Recensione dello spettacolo I 39 Scalini in scena al Teatro Trastevere dall’8 al 27 marzo 2016
Quando nel 2005 Patrick Barlow adattò per la prima volta il thriller di spionaggio di Alfred Hitchcock in un testo per quattro attori, non poteva immaginare che la sua piece l’avrebbero presa in mano quattro ragazzi che non avrebbero lasciato spazio sul palco a una figura femminile.

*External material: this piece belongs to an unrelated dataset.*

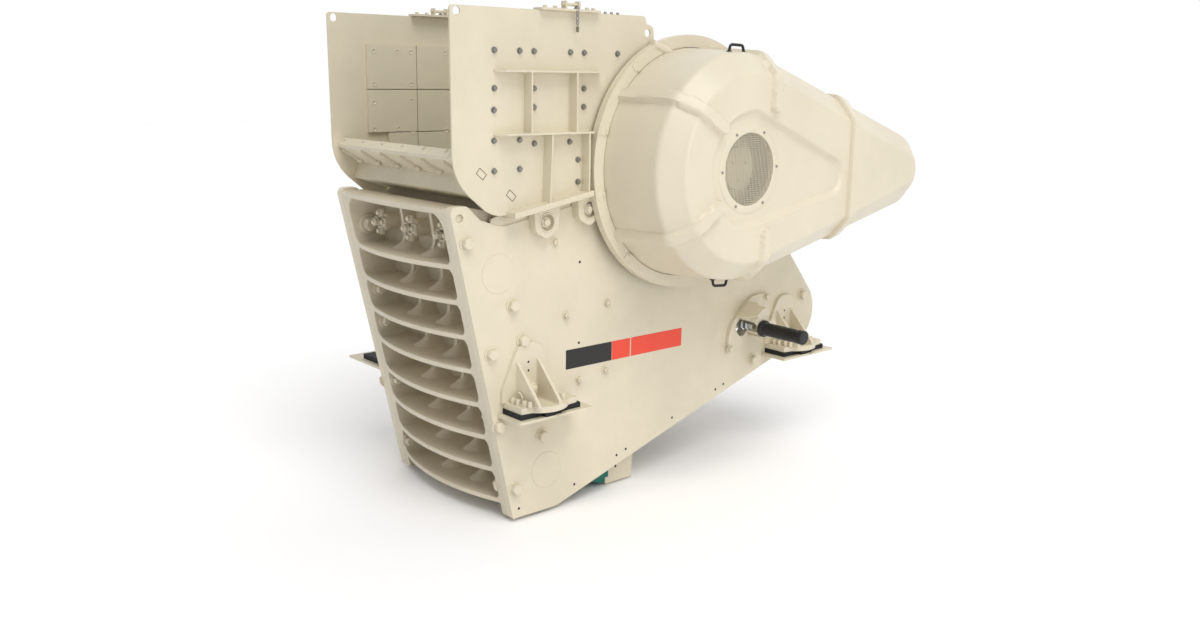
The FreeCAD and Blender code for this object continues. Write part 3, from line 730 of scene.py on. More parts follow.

Già di per sè il testo di Barlow è un geniale riadattamento dell’originale noir del genio britannico, ma la compagnia Cattive Compagnie ha aggiunto quel pizzico in più che, tra una risata e l’altra, non guasta, ovvero l’esilarante interpretazione a rotazione dei personaggi femminili della storia. E così fin dai primi venti minuti, lo spettatore di “I 39 Scalini” non può far altro che ridere di gusto quando entra in scena, con un abito da sera dalla scollatura veriginosa, il primo dei tre attori che, a turno, intepreteranno la femme fatale della situazione. E’ da questo momento in poi che la storia di spionaggio internazionale firmata da Alfred Hitchcock inizia a trasformarsi in qualcos’altro: al centro dell’azione c’è un giovane e belloccio uomo d’affari, tale Richard Hannay, che viene involontariamente coinvolto in questo misterioso intrigo internazionale riguardante un gruppo di spie noto come “I 39 Scalini”. A coinvolgere Richard sarà la ‘sensuale’ Annabella Smith, pedinata da due individui sospetti, che confessa a Richard di essere una spia.

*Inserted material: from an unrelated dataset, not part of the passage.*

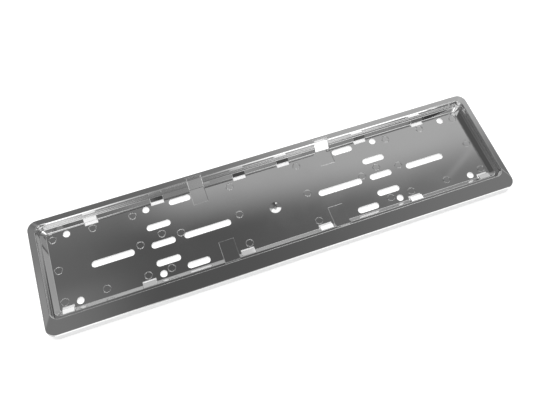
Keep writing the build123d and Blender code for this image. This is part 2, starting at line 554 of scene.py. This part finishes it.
@dataclass
class RimBridges:
    """Short lengths of the lower rim that close it over the two lower ramps.

    Attributes:
        material: The plating.
        ramp_x: How far each lower ramp's middle lies from the holder's middle.
        ramp_width: Width of the gap that a ramp leaves in the rim.
        overlap: How far each end runs on inside the rim beside the gap.
        proud: How far a bridge lies over the rim's own surface, so that the two don't mix.
        inner_y: The pocket wall's foot.
        outer_y: The outer side of a bridge, just past the back of the gap.
        foot_z: Where a bridge starts, inside the ramp's sheet.
        ledge_z: Level of the ledge.
        crest_z: Level of the rim's crest.
        draft: How far the pocket wall leans out between the ledge and the crest.
        land: Width of the crest before the flange falls away.
        flange_run: Width of the flange.
        flange_fall: How far the flange falls over that width.
        crest_round: Radius of the crest's inner edge.
        round_segments: Facets of that rounding.
        reach: How near a vertex has to lie to the crest's inner edge to be on it.
        cut_tolerance: How near a vertex has to lie to a cut to be on it.
        smooth_angle: Angle in degrees up to which an edge is shaded smooth.
    """

    material: bpy.types.Material
    ramp_x: float = 65.5 * MM
    ramp_width: float = 17.3 * MM
    overlap: float = 1.2 * MM
    proud: float = 0.02 * MM
    inner_y: float = -52.65 * MM
    outer_y: float = -57.25 * MM
    foot_z: float = 7.0 * MM
    ledge_z: float = 7.2 * MM
    crest_z: float = RIM_CREST
    draft: float = 0.3 * MM
    land: float = 0.9 * MM
    flange_run: float = 16.2 * MM
    flange_fall: float = 2.0 * MM
    crest_round: float = 0.7 * MM
    round_segments: int = 4
    reach: float = 0.01 * MM
    cut_tolerance: float = 0.001 * MM
    smooth_angle: float = 30.0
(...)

La storia è costellata di sorprendenti colpi di scena, inspiegabili assassinii, donne affascinanti e pelose, incontri inaspettati e complotti diabolici che si diramano nelle quasi due ore di spettacolo in cui un umorismo non solo inglese ma proprio italiano, la fa da padrone, offrendo al pubblico più che una miscela di tensione un divertimento esplosivo. Nonostante lo spirito originario dell’opera cambi inevitabilmente, il plot non subisce variazioni e i bravi Alessandro Di Somma, Diego Migeni, Yaser Mohamed ruotando intorno a Marco Zordan, riescono perfettamente, con il solo aiuto dell’illusione scenica, a immedesimarsi in 38 diversi personaggi dando vita a un allestimento decisamente impegnativo, in cui la scenografia di Paolo Carbone assiste la loro recitazione e la fantasia dello spettatore.
Nonostante i cambi di scena e di abiti repentini dei tre attori che riescono a costruire brillantemente intere scene e situazioni intorno a Zordan, il ritmo narrativo riesce a essere sempre estremamente serrato e incalzante tra gag, colpi di scena e citazioni cinematografiche che giovano alla messinscena rendendola ancora più comica e incredibile.
La bravura dei quattro attori è ben evidente nel rendere vera e credibile l’illusione della caccia all’uomo tra bauli che diventano treni o auto in corsa, corde azzurre che diventano fiumi, scale che si trasformano in montagne e cornici che diventano finestre da cui sgattaiolare. Per la compagnia il testo ha rappresentatodi sicuro una sfida allettante e irrinunciabile, nonché molto ambiziosa, ma si tratta di una sfida che, a nostro parere, sono riusciti a vincere, conquistando e catturando con la loro innata comicità l’attenzione del pubblico.